# Project: Sentences similarity

## Team members:

* Khanh Duong Tran.
* Brandon.

## Goal: Compare two sentences similarity by calculating Cosine similarity
### Main ideas:

#### 1. Vectorize the sentences.
#### 2. Calculate Cosine similarity.
#### 3. Compare the similarity.

## Vectorize sentences

### Step includes:
#### 1. Process the sentences.
#### 2. Tokenize the sentences.
#### 3. Convert into array.

### Process the sentences:
#### Step includes:

##### 1. Remove non-word character such as punctuation, numbers, emojis, etc.
##### 2. Remove redundant spaces.
##### 3. Convert all to lower case.

## Calculate Cosine similarity

### The formula is:

$$
$\cos(θ)$ =  $\frac{A \cdot B}{\|A\| \times \|B\|}$
$$

## Compare

### We define the threshold for the similarity is 0.5.

In [1]:
import string

def preprocess_sentence(sentence):
    sentence = sentence.lower()
    sentence = sentence.translate(str.maketrans('', '', string.punctuation))
    words = sentence.split()
    return words

def create_vocabulary(sentences):
    vocabulary = set()
    for sentence in sentences:
        words = preprocess_sentence(sentence)
        vocabulary.update(words)
    return {word: index for index, word in enumerate(vocabulary)}

def vectorize_sentence(sentence, vocabulary):
    vector = [0] * len(vocabulary)
    words = preprocess_sentence(sentence)
    for word in words:
        if word in vocabulary:
            vector[vocabulary[word]] += 1
    return vector

sentences = ["This is the first sentence.", "This is the second sentence."]
vocabulary = create_vocabulary(sentences)

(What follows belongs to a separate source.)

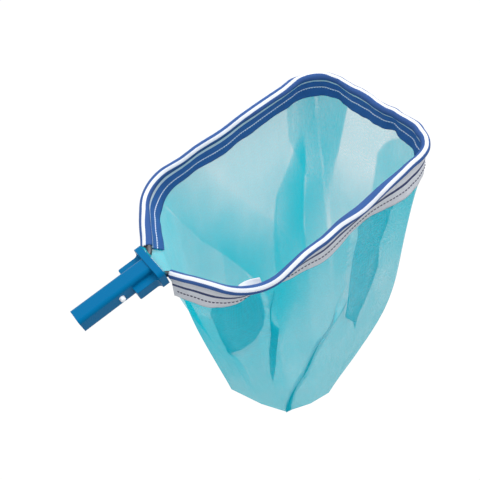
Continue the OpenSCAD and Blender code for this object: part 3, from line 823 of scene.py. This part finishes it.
tag_points = label_points()
tag_uv = np.stack(np.meshgrid(np.linspace(0, LABEL["width"], LABEL_ROWS),
                              np.linspace(0, LABEL["length"], LABEL_STEPS)), -1)
tag = grid_object("plain_label", tag_points, tag_uv)
solid = tag.modifiers.new("thickness", "SOLIDIFY")
solid.thickness = 0.35 * MM


# %% Label material
def label_material():
    """Satin tape: smoother than webbing, with a fine grain."""
    material, tree, shader = new_material("white_satin_tape", (0.9, 0.92, 0.94), 0.45)
    uv = cloth_uv(tree)[0]
    bumped(tree, shader, noise(tree, uv, 1500.0, 2.0), 0.2, 0.0002)
    return material


tag.data.materials.append(label_material())
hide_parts("blank_label")
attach(tag, "net_head")
print("the label stands up to z =", round(tag_points[..., 2].max(), 1), "mm")

# %% [markdown]
# ## Stitches
# One row of lockstitch closes the band: dark thread outside, pale thread
# inside. Hundreds of stitches could be copied by an array, but they repeat
# along a path, which is what Geometry Nodes do best: the path is cut into even
# steps and a short rounded thread sits on each. The sizes are named inputs.


# %% Stitch nodes
def stitch_tree():
    """A node group that sews a path of edges."""
    tree = bpy.data.node_groups.new("row_of_stitches", "GeometryNodeTree")
    face = tree.interface
    face.new_socket("Path", in_out="INPUT", socket_type="NodeSocketGeometry")
    for name in ("Pitch", "Stitch length", "Thread"):
        face.new_socket(name, in_out="INPUT", socket_type="NodeSocketFloat")
    face.new_socket("Material", in_out="INPUT", socket_type="NodeSocketMaterial")
    face.new_socket("Stitches", in_out="OUTPUT", socket_type="NodeSocketGeometry")
    make, link = tree.nodes.new, tree.links.new
    given, result = make("NodeGroupInput"), make("NodeGroupOutput")
    curve, steps = make("GeometryNodeMeshToCurve"), make("GeometryNodeCurveToPoints")
    steps.mode = "LENGTH"
    thread, put = make("GeometryNodeMeshUVSphere"), make("GeometryNodeInstanceOnPoints")
    for key, value in (("Segments", 6), ("Rings", 5), ("Radius", 0.5)):
        thread.inputs[key].default_value = value
    size = make("ShaderNodeCombineXYZ")
    real, paint = make("GeometryNodeRealizeInstances"), make("GeometryNodeSetMaterial")
    link(given.outputs["Path"], curve.inputs[0])
    link(curve.outputs[0], steps.inputs["Curve"])
    link(given.outputs["Pitch"], steps.inputs["Length"])
    link(steps.outputs["Points"], put.inputs["Points"])
    link(steps.outputs["Rotation"], put.inputs["Rotation"])
    link(thread.outputs["Mesh"], put.inputs["Instance"])
    for axis, source in zip("XYZ", ("Thread", "Thread", "Stitch length")):
        link(given.outputs[source], size.inputs[axis])
    link(size.outputs[0], put.inputs["Scale"])
    link(put.outputs[0], real.inputs[0])
    link(real.outputs[0], paint.inputs["Geometry"])
    link(given.outputs["Material"], paint.inputs["Material"])
    link(paint.outputs[0], result.inputs[0])
    return tree


STITCH_TREE = stitch_tree()
SOCKETS = {item.name: item.identifier for item in STITCH_TREE.interface.items_tree if item.in_out == "INPUT"}
print("inputs of the stitch nodes:", SOCKETS)


# %% A row of stitches
def stitch_row(name, path, material, pitch, length, thread):
    """Sews one path and returns its stitches as a plain mesh."""
    mesh = bpy.data.meshes.new(name + "_path")
    mesh.from_pydata((path * MM).tolist(), [(i, i + 1) for i in range(len(path) - 1)], [])
    guide = add(name + "_path", mesh)
    nodes = guide.modifiers.new("stitches", "NODES")
    nodes.node_group = STITCH_TREE
    for key, value in (("Pitch", pitch), ("Stitch length", length), ("Thread", thread)):
        nodes[SOCKETS[key]] = value * MM
    nodes[SOCKETS["Material"]] = material
    evaluated = guide.evaluated_get(bpy.context.evaluated_depsgraph_get())
    stitches = add(name, bpy.data.meshes.new_from_object(evaluated))
    bpy.data.objects.remove(guide)
    stitches.data.shade_smooth()
    print(name, len(stitches.data.polygons), "faces")
    return stitches


# %% The band's seam
THREAD_WIDTH, STITCH_GAP = 1.9, 1.0
dark_thread = new_material("navy_thread", (0.035, 0.035, 0.09), 0.6)[0]
pale_thread = new_material("pale_thread", (0.75, 0.82, 0.95), 0.6)[0]
fine_share = np.linspace(0.004, 0.996, 900)
# each row: its name, side, thread, pitch, and how far down the band it is sewn
SEAM_ROWS = [("outer_stitches", 1, dark_thread, 4.6, 29.5 + 0 * fine_share),
             ("inner_stitches", -1, pale_thread, 3.8, 27 - table(ROLL, fine_share, blur=0.02))]

for name, side, thread, pitch, seam_drop in SEAM_ROWS:
    sideways, downwards = sewing_waves(fine_share, seam_drop)
    lie = side * (LEAF + WEBBING_THICKNESS / 2 + 0.1) + sideways
    sewn = on_band(fine_share, lie, seam_drop + downwards)
    row = stitch_row(name, sewn, thread, pitch, pitch - STITCH_GAP, THREAD_WIDTH)
    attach(row, "net_head")

# %% [markdown]
# ## Moulded plastic
# The hard pieces keep their exact solids, so only their finish is made here.
# The yoke is glossy blue plastic with the faint ripple of a mould. Its sharp
# edges could be bevelled in the mesh, but that is a risky change to a finished
# solid. A Bevel node rounds them in the shading, as the mould rounds the real
# ones. The white buttons are the same finish in another colour.


# %% Moulded plastic
def uneven(tree, shader, pattern, roughness, least, most):
    """Roughness that changes with a pattern, between two shares of its mean."""
    worn = node(tree, "MapRange", To_Min=roughness * least, To_Max=roughness * most)
    tree.links.new(pattern, worn.inputs["Value"])
    tree.links.new(worn.outputs[0], shader.inputs["Roughness"])


def moulded(name, colour, roughness, edge, grain=0.05):
    """Plastic with a tinted shine, a faint ripple and rounded edges."""
    tint = (*[0.05 + 1.2 * c for c in colour], 1)
    material, tree, shader = new_material(name, colour, roughness,
                                          Specular_IOR_Level=0.5, Specular_Tint=tint)
    ripple = noise(tree, node(tree, "TexCoord").outputs["Object"], 140.0, 2.0)
    bevel = node(tree, "Bevel", samples=6, Radius=edge)
    bumped(tree, shader, ripple, grain, 0.0005, bevel.outputs[0])
    uneven(tree, shader, ripple, roughness, 0.8, 1.25)
    return material


def dress(node_name, material):
    """Puts one material on a ready-made piece."""
    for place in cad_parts[node_name].material_slots:
        place.material = material
    print(node_name, "is dressed in", material.name)


dress("yoke", moulded("blue_moulding", (0.0, 0.125, 0.29), 0.35, 0.0009))
for button in ("snap_button_right", "snap_button_left"):
    dress(button, moulded("white_button", (0.85, 0.87, 0.9), 0.3, 0.0004))

# %% [markdown]
# ## Metal
# The hoop is a drawn tube and the screws are plated steel. Metal has its colour
# in its reflection, which is what Metallic at 1 says. The tube's dark grey is
# painted shade: bare drawn tube is far paler, and it only looks dark in the
# shade beside the yoke. Fine noise in the roughness stands for the marks of
# drawing and turning.


# %% Metal
def metal(name, colour, roughness):
    """Bare metal with slightly uneven roughness."""
    material, tree, shader = new_material(name, colour, roughness, Metallic=1.0)
    drawn = noise(tree, node(tree, "TexCoord").outputs["Object"], 300.0, 3.0)
    uneven(tree, shader, drawn, roughness, 0.7, 1.4)
    return material


# the tube's dark grey is painted shade, far darker than its bare metal
dress("rim_hoop", metal("drawn_tube_painted_shade", (0.12, 0.12, 0.13), 0.4))
dress("hoop_screws", metal("screw_steel", (0.6, 0.6, 0.62), 0.3))

# %% [markdown]
# ## Spring
# One strip of spring steel, bent to a V, holds both buttons out. Pressing a
# button bends its arm in while the round end stays put, and a stiff strip would
# be cut by the buttons. The strip is cut through the middle of its round end,
# into one half for each arm.

# %% Spring
steel = metal("spring_steel", (0.65, 0.66, 0.68), 0.25)


def spring_half(name, side):
    """One arm of the leaf with its half of the round end, closed where it is cut."""
    shape = bmesh.new()
    shape.from_mesh(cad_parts["snap_spring"].data)
    bmesh.ops.remove_doubles(shape, verts=shape.verts, dist=1e-6)
    whole = shape.verts[:] + shape.edges[:] + shape.faces[:]
    bmesh.ops.bisect_plane(shape, geom=whole, plane_co=(0, 0, 0), plane_no=(0, -side, 0), clear_outer=True)
    bmesh.ops.holes_fill(shape, edges=[e for e in shape.edges if e.is_boundary])
    mesh = bpy.data.meshes.new(name)
    shape.to_mesh(mesh)
    shape.free()
    mesh.materials.clear()
    mesh.materials.append(steel)
    half = add(name, mesh)
    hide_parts("snap_spring")
    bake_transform(half)
    far = max(abs(v.co.y) for v in mesh.vertices) / MM
    print(name, len(mesh.polygons), "faces, out to", round(far, 1), "mm from the middle")


spring_half("spring_right_arm", -1)
spring_half("spring_left_arm", 1)

# %% [markdown]
# ## Background
# The net lies before plain white, as on a page. A white world would do that,
# but it would also flood the net with light from all sides. So the world has
# two faces. The Light Path node shows white to the eye, and everything else
# gets a soft sky that is brightest high up, over the front of the net.


# %% World
def seen(tree):
    """1 where the eye sees a surface, straight or in or through another, and 0 where it only gives light."""
    path = node(tree, "LightPath")
    straight = maths(tree, "MAXIMUM", path.outputs["Is Camera Ray"], path.outputs["Is Transmission Ray"])
    return maths(tree, "MAXIMUM", straight, path.outputs["Is Glossy Ray"])


SKY_TOP = Vector((0.35, 0.0, 0.94))
SKY_BELOW, SKY_ABOVE = 0.05, 1.48
world = bpy.data.worlds.new("studio")
bpy.context.scene.world = world
world.use_nodes = True
tree = world.node_tree
soft = tree.nodes["Background"]
soft.inputs["Color"].default_value = (0.95, 0.975, 1.0, 1)
ray = node(tree, "TexCoord")
towards_light = node(tree, "VectorMath", operation="DOT_PRODUCT")
towards_light.inputs[1].default_value = SKY_TOP
tree.links.new(ray.outputs["Generated"], towards_light.inputs[0])
level = node(tree, "MapRange", From_Min=-1, From_Max=1, To_Min=SKY_BELOW, To_Max=SKY_ABOVE)
tree.links.new(towards_light.outputs["Value"], level.inputs["Value"])
tree.links.new(level.outputs[0], soft.inputs["Strength"])
white = node(tree, "Background", Color=(1, 1, 1, 1))
sky = mixed(tree, seen(tree), soft.outputs[0], white.outputs[0])
tree.links.new(sky, tree.nodes["World Output"].inputs[0])
print("the sky is", round(SKY_ABOVE / SKY_BELOW), "times brighter above than below")

# %% [markdown]
# ## Floor
# A white floor lies a little under the net. It has to look as white as the
# background and still keep a trace of the shadow. A shadow catcher needs a
# second picture to lie over, so this floor has two faces as well: to the eye it
# nearly only glows, and for the light it is grey and throws little back up.

# %% Floor
FLOOR_GAP, FLOOR_REACH = 0.06, 6  # metres under the net, and out to each side
GLOW_SHARE = 0.97
FLOOR_Z = cad_box[0][2] - FLOOR_GAP
corners = [(x * FLOOR_REACH, y * FLOOR_REACH, FLOOR_Z) for x, y in ((-1, -1), (1, -1), (1, 1), (-1, 1))]
floor_mesh = bpy.data.meshes.new("floor")
floor_mesh.from_pydata(corners, [], [(0, 1, 2, 3)])
floor = add("floor", floor_mesh)
material, tree, shader = new_material("pale_floor", (0.3, 0.3, 0.3), 0.9)
glow = node(tree, "Emission", Strength=1.05)
lit = mixed(tree, maths(tree, "MULTIPLY", seen(tree), GLOW_SHARE), shader.outputs[0], glow.outputs[0])
tree.links.new(lit, tree.nodes["Material Output"].inputs[0])
floor_mesh.materials.append(material)
floor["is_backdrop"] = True
print("the floor lies at z =", round(FLOOR_Z / MM), "mm")

# %% [markdown]
# ## Lamp
# One large soft lamp high up gives the plastic its bright top faces and the
# folds their shadows. An area lamp of a metre has shadows with soft edges, as
# a window has. The Standard view keeps white at white, where AgX would turn it
# grey.


# %% Lamp
def lamp(name, place, towards, size, power):
    """A square area lamp at a place, turned towards another. Lengths are metres here."""
    light = bpy.data.lights.new(name, "AREA")
    light.size = size
    light.energy = power
    thing = add(name, light)
    thing.location = place
    thing.rotation_euler = (Vector(towards) - Vector(place)).to_track_quat("-Z", "Y").to_euler()
    print(name, "lamp of", power, "W")


lamp("key", (1.1, 0.2, 1.3), (0.15, 0, -0.1), 1.0, 14)
bpy.context.scene.view_settings.view_transform = "Standard"

# %% [markdown]
# ## Sizes
# The cloth may stand a little proud of the solids that it replaces, but it
# should fill the same box. How far it stands past is printed.

# %% Sizes
past = [max(low - new_low, new_high - high) for low, high, new_low, new_high in zip(*cad_box, *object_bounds())]
print("the cloth stands past the solids by up to", round(max(past) / MM, 1), "mm")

vector1 = vectorize_sentence(sentences[0], vocabulary)
vector2 = vectorize_sentence(sentences[1], vocabulary)

print(vector1)
print(vector2)

[1, 1, 1, 1, 0, 1]
[0, 1, 1, 1, 1, 1]


In [2]:
import string

def preprocess_sentence(sentence):
    sentence = sentence.lower()
    sentence = sentence.translate(str.maketrans('', '', string.punctuation))
    words = sentence.split()
    return words

def create_vocabulary(sentences):
    vocabulary = set()
    for sentence in sentences:
        words = preprocess_sentence(sentence)
        vocabulary.update(words)
    return {word: index for index, word in enumerate(vocabulary)}

def vectorize_sentence(sentence, vocabulary):
    vector = [0] * len(vocabulary)
    words = preprocess_sentence(sentence)
    for word in words:
        if word in vocabulary:
            vector[vocabulary[word]] += 1
            print(f"Incremented element {vocabulary[word]} due to word '{word}'.")
        else:
            print(f"Ignored word '{word}' as it is not in the vocabulary.")
    return vector

sentences = ["This is the first sentence.", "This is the second sentence."]
vocabulary = create_vocabulary(sentences)

vector1 = vectorize_sentence(sentences[0], vocabulary)
vector2 = vectorize_sentence(sentences[1], vocabulary)

print(vector1)
print(vector2)


Incremented element 2 due to word 'this'.
Incremented element 1 due to word 'is'.
Incremented element 5 due to word 'the'.
Incremented element 0 due to word 'first'.
Incremented element 3 due to word 'sentence'.
Incremented element 2 due to word 'this'.
Incremented element 1 due to word 'is'.
Incremented element 5 due to word 'the'.
Incremented element 4 due to word 'second'.
Incremented element 3 due to word 'sentence'.
[1, 1, 1, 1, 0, 1]
[0, 1, 1, 1, 1, 1]